I'm so lonely too. While everyones at school or working, I'm stuck at home by myself to just lay around and watch movies and sleep. I finished my Sailor Moon yesterday and my Harvest Moon isn't scheduled to arrive until tomorrow. So I'm stuck with a day with nothing to do. Other people keep saying that they're lonely and bored, but honestly they dont even know the meaning of that. At least they can leave the house. The volvo is breaking down - blue smoke shoots out of the engine when it's driven so we have to get it checked out. But until then Marm gets my car and Dad get the grandpa car. Nick has the truck so even if I did drive a stick I couldn't take it.
I am literally stranded in my own house. The only company I get are my animals and my family when 5 o'clock rolls around. It's miserably lonesome here. I'm trying to get myself excited for the weekend. What with the Japanese Festival on Saturday and then a movie with my and Emily on Sunday and then Monday is Tim's b-day. But I just can't seem to get excited for it. I'm still miserable. And then Tuesday is a possible poker night with the guys - I wanna go one last time. And Wednesday I may be going to Jon's to play the new Soul Caliber. But again I just can't get excited. All I want to do is just crawl into a hole and never come out.
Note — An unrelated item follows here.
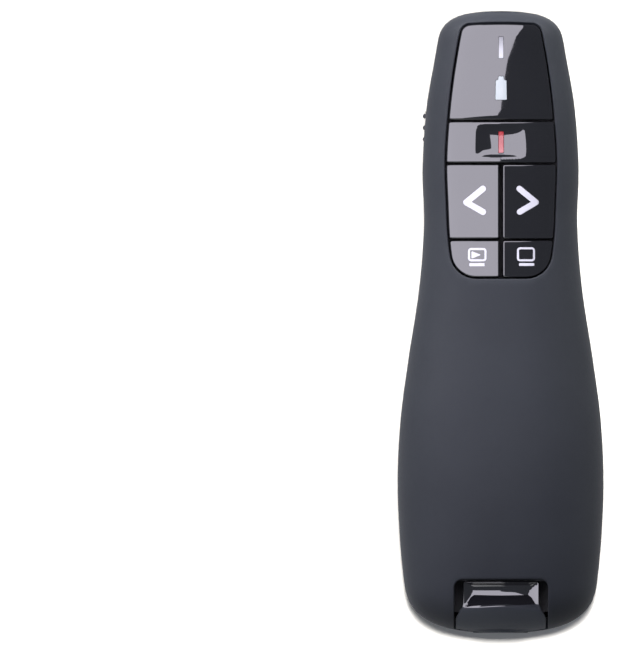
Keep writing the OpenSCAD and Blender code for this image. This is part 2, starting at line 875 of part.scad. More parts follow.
module bridge_contact() {
    color([0.85, 0.85, 0.87])
        block(-cell_x - 3.6, cell_x + 3.6, bay_y0, bay_y0 + plate_t, cell_z - 2.6, cell_z + 3.2);
}

SPRING_RING = 6;
SPRING_STEPS = 14;

// Helix of round wire along Y, with both ends flat against what they press on
module coil_spring(d, l) {
    n = spring_turns * SPRING_STEPS;
    r = (d - wire_d) / 2;
    points = [for (k = [0:n]) for (i = [0:SPRING_RING - 1])
        let(
            a = 360 * k / SPRING_STEPS,
            b = 360 * i / SPRING_RING,
            y = wire_d / 2 + (l - wire_d) * k / n + wire_d / 2 * sin(b),
            q = r + wire_d / 2 * cos(b)
        )
        [q * cos(a), y, q * sin(a)]];
    sides = [for (k = [0:n - 1]) for (i = [0:SPRING_RING - 1])
        let(i2 = (i + 1) % SPRING_RING)
        [k * SPRING_RING + i, k * SPRING_RING + i2, (k + 1) * SPRING_RING + i2, (k + 1) * SPRING_RING + i]];
    ends = [[for (i = [SPRING_RING - 1:-1:0]) i], [for (i = [0:SPRING_RING - 1]) n * SPRING_RING + i]];
    polyhedron(points, concat(sides, ends), convexity = 8);
}

module contact_springs() {
    color([0.8, 0.8, 0.82]) {
        translate([-cell_x, bay_y0 + plate_t, cell_z]) coil_spring(spring_d, spring_l);
        translate([cell_x, bay_y1 - plate_t - spring_l, cell_z]) coil_spring(spring_d, spring_l);
    }
}

// ---- Screws -------------------------------------------------------------

module case_screws() {
    color([0.7, 0.7, 0.72]) at_screws() difference() {
        union() {
            translate([0, 0, head_z - head_h]) cylinder(d = head_d, h = head_h);
            translate([0, 0, head_z - 0.1]) cylinder(d = shank_d, h = screw_l + 0.1);
        }
        for (a = [0, 90])
            rotate([0, 0, a]) translate([-1.2, -0.25, head_z - head_h - 1]) cube([2.4, 0.5, 1.7]);
    }
}

// ---- Receiver -----------------------------------------------------------

module housing_outline() {
    x = receiver_w / 2;
    translate([-x, grip_y]) square([receiver_w, receiver_y1 - grip_y - 2]);
    intersection() {
        translate([-x, grip_y]) square([receiver_w, receiver_y1 - grip_y]);
        hull() for (s = [-1, 1]) translate([s * (x - 2), receiver_y1 - 2]) circle(r = 2, $fn = 32);
    }
}

module housing_half(z0, z1, room_z0, room_z1) {
    y0 = grip_y + housing_wall;
    y1 = receiver_y1 - housing_wall;
    x = receiver_w / 2 - housing_wall;
    difference() {
        translate([0, 0, z0]) linear_extrude(z1 - z0) housing_outline();
        block(-x, x, y0, y1, room_z0, room_z1);
        block(-plug_w / 2, plug_w / 2, receiver_y1 - plug_root, receiver_y1 + 1, plug_z, plug_z + plug_h);
    }
}

module receiver_upper_housing() {
    color([0.1, 0.1, 0.11])
        housing_half(receiver_split, receiver_top, receiver_split - 1, receiver_top - housing_wall);
}

module receiver_lower_housing() {
    color([0.1, 0.1, 0.11])
        housing_half(receiver_z, receiver_split, receiver_z + housing_wall, receiver_split + 1);
}

module grip_outline() {
    half = receiver_w / 2;
    y = tail_y + lip_l;
    side = [[grip_half, grip_y], [grip_half, y + 0.8], [half, y - 1.6], [half, tail_y - 1]];
    polygon(concat(side, [for (k = [3:-1:0]) [-side[k][0], side[k][1]]]));
}

// Glossy end that closes the tail, dished for a fingertip, with a lip to pull on
module receiver_grip() {
    dish_half = grip_half - 0.9;
    dish_r = 7.5;
    dish_y = (grip_y + tail_y + lip_l) / 2 - 0.15;
    top = joint_z + rise(dish_y);
    color([0.08, 0.08, 0.09]) difference() {
        intersection() {
            half_solid(1, sink);
            translate([0, 0, receiver_z]) linear_extrude(big) grip_outline();
        }
        translate([-dish_half, dish_y, top + dish_r - 1.5]) rotate([0, 90, 0])
            cylinder(r = dish_r, h = 2 * dish_half, $fn = 96);
    }
}

module usb_plug_shell() {
    y0 = receiver_y1 - plug_root;
    color([0.8, 0.81, 0.83]) difference() {
        block(-plug_w / 2, plug_w / 2, y0, receiver_y1 + plug_l, plug_z, plug_z + plug_h);
        block(-plug_w / 2 + plug_t, plug_w / 2 - plug_t, y0 - 1, receiver_y1 + plug_l + 1,
            plug_z + plug_t, plug_z + plug_h - plug_t);
        for (x = [-2.8, 2.8])
            block(x - 1.1, x + 1.1, receiver_y1 + 5.2, receiver_y1 + 7.4, plug_z - 1, plug_z + plug_h + 1);
    }
}

tongue_t = 1.8;

module usb_tongue() {
    w = plug_w / 2 - plug_t;
    color([0.92, 0.92, 0.9]) block(-w, w, receiver_y1 - plug_root, receiver_y1 + plug_l - 0.4,
        plug_z + plug_t, plug_z + plug_t + tongue_t);
}

module usb_contacts() {
    z = plug_z + plug_t + tongue_t;
    color([0.85, 0.7, 0.35]) for (x = [-3.5, -1, 1, 3.5])
        block(x - 0.5, x + 0.5, receiver_y1 - plug_root, receiver_y1 + plug_l - 1.6, z, z + 0.2);
}

module receiver_board() {
    z = plug_z + plug_t + tongue_t;
    w = receiver_w / 2 - housing_wall - 0.2;
    y0 = grip_y + housing_wall + 0.3;
    y1 = receiver_y1 - plug_root - 0.1;
    color([0.05, 0.35, 0.18]) {
        block(-w, w, y0, y1, z - 1, z);
        for (s = [-1, 1])
            block(s * (w - 0.6) - 0.6, s * (w - 0.6) + 0.6, y0 + 0.2, y1 - 0.9, receiver_z + housing_wall, z - 0.9);
    }
}

module receiver_chip() {
    z = plug_z + plug_t + tongue_t;
    color([0.07, 0.07, 0.08]) block(-2.5, 2.5, grip_y + 12, grip_y + 17, z, z + 1);
}

// ---- Assembly -----------------------------------------------------------

front_shell();
rear_shell();
battery_door();
label_sticker();
keypad_frame();
window_panel();
status_light_pipe();
battery_light_pipe();
laser_button();
laser_button_light();
previous_button();
next_button();
play_button();
blank_screen_button();
laser_switch_stem();
previous_switch_stem();
next_switch_stem();
play_switch_stem();
blank_switch_stem();
key_switches();
circuit_board();
controller_chip();
radio_chip();
crystal();
status_led();
battery_led();
laser_barrel();
laser_diode();
laser_lens();
laser_leads();
laser_holder();
aperture_ring();
aperture_window();
power_switch_knob();
power_switch_actuator();
power_switch_body();
battery_tray();
battery_cell_left();
battery_cell_right();
positive_contact();
negative_contact();
bridge_contact();
contact_springs();
case_screws();
receiver_upper_housing();
receiver_lower_housing();
receiver_grip();
usb_plug_shell();
usb_tongue();
usb_contacts();
receiver_board();
receiver_chip();
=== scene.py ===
"""Dressed model of a handheld presentation clicker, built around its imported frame.

Sizes in the classes are millimetres in the frame's own axes: +X right, +Y towards the nose, +Z up
through the keys. Meshes are made in metres, each with its place in its own points.
"""
from __future__ import annotations

import json
import logging
import math
from dataclasses import dataclass, field
from enum import Enum
from typing import Any, Callable, Iterable, Sequence

import bmesh
import bpy
import numpy as np
from bpy.types import ID, Collection, Material, Mesh, Node, NodeSocket, NodeTree, Object
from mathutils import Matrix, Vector
from mathutils.geometry import delaunay_2d_cdt

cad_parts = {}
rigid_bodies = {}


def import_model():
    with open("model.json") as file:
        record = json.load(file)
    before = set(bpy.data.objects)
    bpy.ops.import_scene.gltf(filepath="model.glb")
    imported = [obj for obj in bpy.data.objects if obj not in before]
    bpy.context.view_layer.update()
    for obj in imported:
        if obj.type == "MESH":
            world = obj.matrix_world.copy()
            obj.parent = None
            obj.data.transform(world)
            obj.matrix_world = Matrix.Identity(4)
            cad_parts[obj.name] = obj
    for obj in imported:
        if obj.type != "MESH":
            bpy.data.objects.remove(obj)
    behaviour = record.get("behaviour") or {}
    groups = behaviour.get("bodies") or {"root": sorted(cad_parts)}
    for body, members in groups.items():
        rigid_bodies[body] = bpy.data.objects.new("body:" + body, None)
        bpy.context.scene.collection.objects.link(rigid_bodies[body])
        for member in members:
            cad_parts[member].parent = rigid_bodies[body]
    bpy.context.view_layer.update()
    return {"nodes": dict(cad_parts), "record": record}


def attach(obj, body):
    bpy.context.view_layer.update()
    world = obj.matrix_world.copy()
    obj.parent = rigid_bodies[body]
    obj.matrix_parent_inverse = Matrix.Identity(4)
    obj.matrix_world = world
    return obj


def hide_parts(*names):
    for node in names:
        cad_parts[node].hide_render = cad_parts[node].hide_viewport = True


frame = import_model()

LOG = logging.getLogger("clicker")
MM = 0.001
# Seed and reach of the small shifts that keep points off common circles and lines.
SEED, JITTER = 7, 2e-5
# Points closer than this, in metres, become one.
WELD = 2e-7
# Edges that turn by more than this stay sharp, in degrees.
CREASE, GROWN_CREASE = 38.0, 45.0
# A place y beyond the tail, in millimetres.
PAST_TAIL = -90.0
Array = np.ndarray
Surface = Callable[[Array], Array]
Tone = tuple[float, float, float]
Pair = tuple[float, float]
Pairs = tuple[Pair, ...]
Box = tuple[float, float, float, float]
Inputs = dict[Any, Any]


# ---- Shader building ----


def _operator(operation: str, swapped: bool = False) -> Callable[[Any, Any], Any]:
    """An operator of Signal; swapped is for a signal on its right side."""
    return lambda this, other: this._math(operation, *((other, this) if swapped else (this, other)))


class Signal:
    """A shader socket that takes part in arithmetic; every operator adds one Math node."""

    def __init__(self, wiring: "Wiring", socket: NodeSocket) -> None:
        """Keeps the socket and the wiring that it belongs to."""
        self.wiring = wiring
        self.socket = socket

    def _math(self, operation: str, *operands: Any) -> "Signal":
        """Adds a Math node of that operation with numbers or signals as its operands."""
        return self.wiring.out("ShaderNodeMath", {"operation": operation}, dict(enumerate(operands)))

    __add__, __radd__ = _operator("ADD"), _operator("ADD", True)
    __sub__, __rsub__ = _operator("SUBTRACT"), _operator("SUBTRACT", True)
    __mul__, __rmul__ = _operator("MULTIPLY"), _operator("MULTIPLY", True)
    __truediv__ = _operator("DIVIDE")

    def sine(self) -> "Signal":
        """Sine of this, in radians."""
        return self._math("SINE", self)

    def ramp(self, low: float, high: float) -> "Signal":
        """Smooth step of this, from 0 where it is low or less to 1 where it is high or more."""
        sockets = {"Value": self, "From Min": low, "From Max": high}
        return self.wiring.out("ShaderNodeMapRange", {"interpolation_type": "SMOOTHSTEP"}, sockets)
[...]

But I can't tell anyone any of this because I don't want them to worry! And I'd feel like a burder because everyone else just seems so happy now. It's like why can't I be that happy. I'm leaving in 9 days so why can't I be happy or excited. It sucks so much feeling like this. And I hate it so much, but I can't pick myself up. I thought I could. I was doing okay before, but now I've just shot back down to the ground. And I know that no one will see this journal because no one reads my gaia journal. So that's why I feel safe posting it in here. i needed to get all this out. And this way no one has to read it or be bothered by it. But this way it helps me to get it off of my chest.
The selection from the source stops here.